| What is expected |
Exactly reproduce the lines that follow.
— START OF Data block —
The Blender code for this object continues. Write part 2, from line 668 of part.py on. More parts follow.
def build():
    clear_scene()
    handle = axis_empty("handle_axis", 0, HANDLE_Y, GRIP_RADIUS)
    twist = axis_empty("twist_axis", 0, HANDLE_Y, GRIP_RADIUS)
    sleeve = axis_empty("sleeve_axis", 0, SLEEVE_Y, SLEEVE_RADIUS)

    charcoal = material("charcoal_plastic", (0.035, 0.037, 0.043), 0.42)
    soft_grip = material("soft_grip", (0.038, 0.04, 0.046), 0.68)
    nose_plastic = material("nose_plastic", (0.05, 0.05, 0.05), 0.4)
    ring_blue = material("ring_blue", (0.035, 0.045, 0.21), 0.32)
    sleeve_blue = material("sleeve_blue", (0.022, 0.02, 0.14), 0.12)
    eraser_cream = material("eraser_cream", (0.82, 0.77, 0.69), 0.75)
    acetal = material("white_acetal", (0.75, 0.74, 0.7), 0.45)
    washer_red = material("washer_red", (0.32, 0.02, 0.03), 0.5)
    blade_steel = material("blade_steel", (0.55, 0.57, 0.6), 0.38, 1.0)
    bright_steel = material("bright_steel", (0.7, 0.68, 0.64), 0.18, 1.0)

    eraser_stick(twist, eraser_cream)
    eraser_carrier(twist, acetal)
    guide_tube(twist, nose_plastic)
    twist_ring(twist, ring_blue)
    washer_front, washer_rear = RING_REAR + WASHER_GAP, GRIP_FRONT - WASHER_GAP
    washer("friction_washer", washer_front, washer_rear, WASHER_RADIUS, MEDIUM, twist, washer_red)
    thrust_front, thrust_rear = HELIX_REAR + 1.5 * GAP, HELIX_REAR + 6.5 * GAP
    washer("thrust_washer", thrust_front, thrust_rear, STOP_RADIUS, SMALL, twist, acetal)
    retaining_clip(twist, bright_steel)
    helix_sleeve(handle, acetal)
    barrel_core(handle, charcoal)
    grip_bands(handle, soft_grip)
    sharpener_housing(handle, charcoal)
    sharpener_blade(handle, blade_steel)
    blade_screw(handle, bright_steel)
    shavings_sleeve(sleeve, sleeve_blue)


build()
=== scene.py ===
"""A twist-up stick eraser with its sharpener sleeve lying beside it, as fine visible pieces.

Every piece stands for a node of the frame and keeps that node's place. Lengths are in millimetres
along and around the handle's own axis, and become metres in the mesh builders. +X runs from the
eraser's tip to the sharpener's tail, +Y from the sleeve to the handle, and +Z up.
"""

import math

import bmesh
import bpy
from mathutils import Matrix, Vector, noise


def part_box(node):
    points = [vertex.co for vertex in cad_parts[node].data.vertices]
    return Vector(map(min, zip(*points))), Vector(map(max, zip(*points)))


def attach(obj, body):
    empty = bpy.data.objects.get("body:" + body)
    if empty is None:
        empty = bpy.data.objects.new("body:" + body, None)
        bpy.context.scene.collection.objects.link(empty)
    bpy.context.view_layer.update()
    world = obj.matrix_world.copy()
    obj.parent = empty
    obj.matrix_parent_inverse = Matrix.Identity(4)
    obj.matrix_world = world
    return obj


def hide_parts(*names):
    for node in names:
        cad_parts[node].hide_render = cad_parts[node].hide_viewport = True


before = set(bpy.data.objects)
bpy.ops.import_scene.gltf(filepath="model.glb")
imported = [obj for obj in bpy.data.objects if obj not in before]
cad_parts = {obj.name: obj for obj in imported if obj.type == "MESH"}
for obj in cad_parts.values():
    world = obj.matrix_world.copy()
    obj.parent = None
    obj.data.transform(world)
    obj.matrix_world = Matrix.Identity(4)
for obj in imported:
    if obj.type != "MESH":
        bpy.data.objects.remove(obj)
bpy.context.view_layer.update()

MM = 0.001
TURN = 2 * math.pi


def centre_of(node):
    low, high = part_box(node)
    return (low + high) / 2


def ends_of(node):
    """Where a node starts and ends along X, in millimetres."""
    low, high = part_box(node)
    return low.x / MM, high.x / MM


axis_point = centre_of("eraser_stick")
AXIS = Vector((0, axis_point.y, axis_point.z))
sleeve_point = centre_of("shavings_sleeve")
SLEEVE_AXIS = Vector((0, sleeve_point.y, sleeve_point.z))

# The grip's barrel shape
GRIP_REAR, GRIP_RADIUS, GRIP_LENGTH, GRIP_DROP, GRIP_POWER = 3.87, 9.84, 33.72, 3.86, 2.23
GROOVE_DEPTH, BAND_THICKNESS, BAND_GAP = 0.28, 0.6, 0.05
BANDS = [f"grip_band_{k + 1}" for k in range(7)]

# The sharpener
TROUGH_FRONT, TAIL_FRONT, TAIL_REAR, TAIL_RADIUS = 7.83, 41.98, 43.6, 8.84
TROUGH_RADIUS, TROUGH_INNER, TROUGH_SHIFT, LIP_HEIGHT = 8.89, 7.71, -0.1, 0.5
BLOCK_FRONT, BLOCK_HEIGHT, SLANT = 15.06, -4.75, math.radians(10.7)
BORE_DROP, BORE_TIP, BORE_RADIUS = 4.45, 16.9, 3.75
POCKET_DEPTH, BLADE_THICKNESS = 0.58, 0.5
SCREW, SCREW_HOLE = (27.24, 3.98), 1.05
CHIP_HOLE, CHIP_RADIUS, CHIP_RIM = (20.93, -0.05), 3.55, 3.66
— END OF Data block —
| Worked solution |
The Blender code for this object continues. Write part 2, from line 668 of part.py on. More parts follow.
def build():
    clear_scene()
    handle = axis_empty("handle_axis", 0, HANDLE_Y, GRIP_RADIUS)
    twist = axis_empty("twist_axis", 0, HANDLE_Y, GRIP_RADIUS)
    sleeve = axis_empty("sleeve_axis", 0, SLEEVE_Y, SLEEVE_RADIUS)

    charcoal = material("charcoal_plastic", (0.035, 0.037, 0.043), 0.42)
    soft_grip = material("soft_grip", (0.038, 0.04, 0.046), 0.68)
    nose_plastic = material("nose_plastic", (0.05, 0.05, 0.05), 0.4)
    ring_blue = material("ring_blue", (0.035, 0.045, 0.21), 0.32)
    sleeve_blue = material("sleeve_blue", (0.022, 0.02, 0.14), 0.12)
    eraser_cream = material("eraser_cream", (0.82, 0.77, 0.69), 0.75)
    acetal = material("white_acetal", (0.75, 0.74, 0.7), 0.45)
    washer_red = material("washer_red", (0.32, 0.02, 0.03), 0.5)
    blade_steel = material("blade_steel", (0.55, 0.57, 0.6), 0.38, 1.0)
    bright_steel = material("bright_steel", (0.7, 0.68, 0.64), 0.18, 1.0)

    eraser_stick(twist, eraser_cream)
    eraser_carrier(twist, acetal)
    guide_tube(twist, nose_plastic)
    twist_ring(twist, ring_blue)
    washer_front, washer_rear = RING_REAR + WASHER_GAP, GRIP_FRONT - WASHER_GAP
    washer("friction_washer", washer_front, washer_rear, WASHER_RADIUS, MEDIUM, twist, washer_red)
    thrust_front, thrust_rear = HELIX_REAR + 1.5 * GAP, HELIX_REAR + 6.5 * GAP
    washer("thrust_washer", thrust_front, thrust_rear, STOP_RADIUS, SMALL, twist, acetal)
    retaining_clip(twist, bright_steel)
    helix_sleeve(handle, acetal)
    barrel_core(handle, charcoal)
    grip_bands(handle, soft_grip)
    sharpener_housing(handle, charcoal)
    sharpener_blade(handle, blade_steel)
    blade_screw(handle, bright_steel)
    shavings_sleeve(sleeve, sleeve_blue)


build()
=== scene.py ===
"""A twist-up stick eraser with its sharpener sleeve lying beside it, as fine visible pieces.

Every piece stands for a node of the frame and keeps that node's place. Lengths are in millimetres
along and around the handle's own axis, and become metres in the mesh builders. +X runs from the
eraser's tip to the sharpener's tail, +Y from the sleeve to the handle, and +Z up.
"""

import math

import bmesh
import bpy
from mathutils import Matrix, Vector, noise


def part_box(node):
    points = [vertex.co for vertex in cad_parts[node].data.vertices]
    return Vector(map(min, zip(*points))), Vector(map(max, zip(*points)))


def attach(obj, body):
    empty = bpy.data.objects.get("body:" + body)
    if empty is None:
        empty = bpy.data.objects.new("body:" + body, None)
        bpy.context.scene.collection.objects.link(empty)
    bpy.context.view_layer.update()
    world = obj.matrix_world.copy()
    obj.parent = empty
    obj.matrix_parent_inverse = Matrix.Identity(4)
    obj.matrix_world = world
    return obj


def hide_parts(*names):
    for node in names:
        cad_parts[node].hide_render = cad_parts[node].hide_viewport = True


before = set(bpy.data.objects)
bpy.ops.import_scene.gltf(filepath="model.glb")
imported = [obj for obj in bpy.data.objects if obj not in before]
cad_parts = {obj.name: obj for obj in imported if obj.type == "MESH"}
for obj in cad_parts.values():
    world = obj.matrix_world.copy()
    obj.parent = None
    obj.data.transform(world)
    obj.matrix_world = Matrix.Identity(4)
for obj in imported:
    if obj.type != "MESH":
        bpy.data.objects.remove(obj)
bpy.context.view_layer.update()

MM = 0.001
TURN = 2 * math.pi


def centre_of(node):
    low, high = part_box(node)
    return (low + high) / 2


def ends_of(node):
    """Where a node starts and ends along X, in millimetres."""
    low, high = part_box(node)
    return low.x / MM, high.x / MM


axis_point = centre_of("eraser_stick")
AXIS = Vector((0, axis_point.y, axis_point.z))
sleeve_point = centre_of("shavings_sleeve")
SLEEVE_AXIS = Vector((0, sleeve_point.y, sleeve_point.z))

# The grip's barrel shape
GRIP_REAR, GRIP_RADIUS, GRIP_LENGTH, GRIP_DROP, GRIP_POWER = 3.87, 9.84, 33.72, 3.86, 2.23
GROOVE_DEPTH, BAND_THICKNESS, BAND_GAP = 0.28, 0.6, 0.05
BANDS = [f"grip_band_{k + 1}" for k in range(7)]

# The sharpener
TROUGH_FRONT, TAIL_FRONT, TAIL_REAR, TAIL_RADIUS = 7.83, 41.98, 43.6, 8.84
TROUGH_RADIUS, TROUGH_INNER, TROUGH_SHIFT, LIP_HEIGHT = 8.89, 7.71, -0.1, 0.5
BLOCK_FRONT, BLOCK_HEIGHT, SLANT = 15.06, -4.75, math.radians(10.7)
BORE_DROP, BORE_TIP, BORE_RADIUS = 4.45, 16.9, 3.75
POCKET_DEPTH, BLADE_THICKNESS = 0.58, 0.5
SCREW, SCREW_HOLE = (27.24, 3.98), 1.05
CHIP_HOLE, CHIP_RADIUS, CHIP_RIM = (20.93, -0.05), 3.55, 3.66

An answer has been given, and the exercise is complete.